New Mexico sawmill struggling under revised owl ruling

January 31, 2020 GMT

MILAN, N.M. (AP) — A sawmill is struggling to keep afloat amid a monthslong court injunction that barred logging anywhere near Mexican spotted owl habitat in New Mexico’s five national forests.

Mt. Taylor Manufacturing in Milan, New Mexico, was silenced in mid-December because of the court battle, the Santa Fe New Mexican reports.

A federal judge imposed the ban on timber activities in September based on a 2013 lawsuit by the Santa Fe-based environmental group WildEarth Guardians that claimed the U.S. Forest Service failed to monitor the spotted owl adequately. The bird is listed as threatened under the Endangered Species Act since 1993.

A month later, the judge allowed limited cutting, such as Christmas tree harvests, outside owl territory.

The trees outside the owls’ habitat are juniper and piñon, according to Matt Allen, owner of Mt. Taylor Manufacturing.

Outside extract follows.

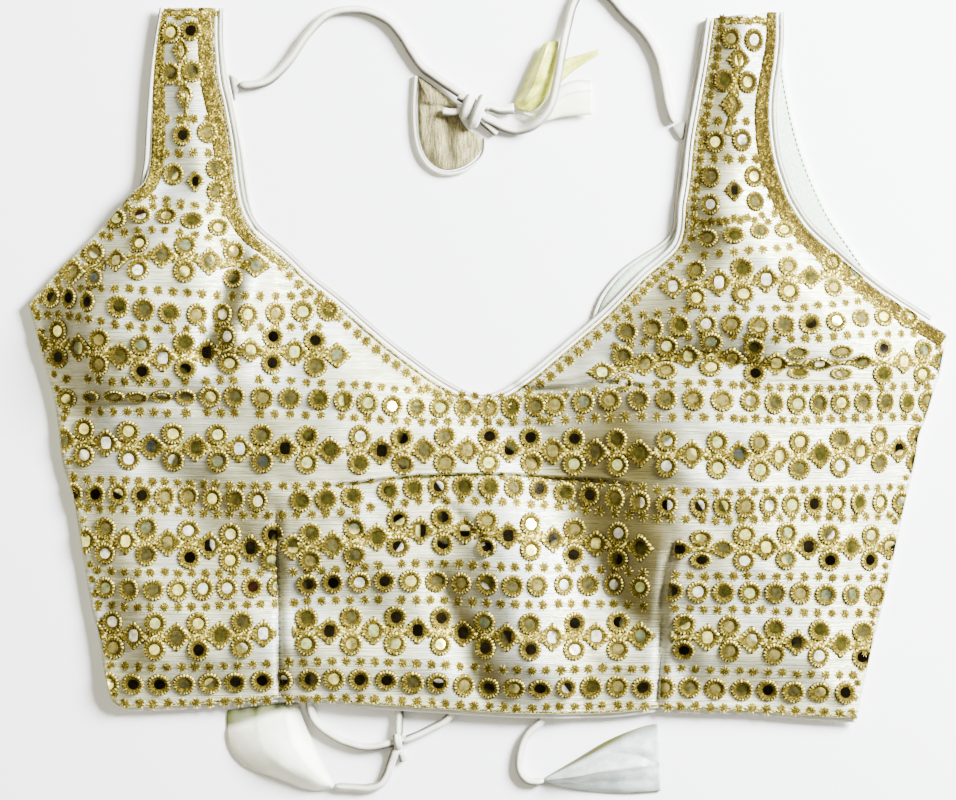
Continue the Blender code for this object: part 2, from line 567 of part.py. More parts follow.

His operation uses ponderosa pine — the trees on which the owls nest — so the judge’s revised order doesn’t help his mill.

The mill got by for a few months on a stockpile of wood. When it ran out, Allen says, he gave the 43-man crew — almost all Navajo — odd jobs so they could support their families during the holidays and not have to deprive their children of Christmas presents. The mill is one of the few employment sources for the Navajo Nation in Cibola County.

But it meant absorbing a hefty financial loss.

“We are bleeding money,” Allen says. “Everything in this game is very expensive.”

The logs that recently came from private land are a stopgap for Allen’s mill, which needs timber from federal forests to survive, he says.

The selective logging his company does creates spaces between trees that curb the spread of wildfires in owl habitat, Allen says.

“The disappointing thing in my heart is I know what we’re doing is good for the forest,” Allen said.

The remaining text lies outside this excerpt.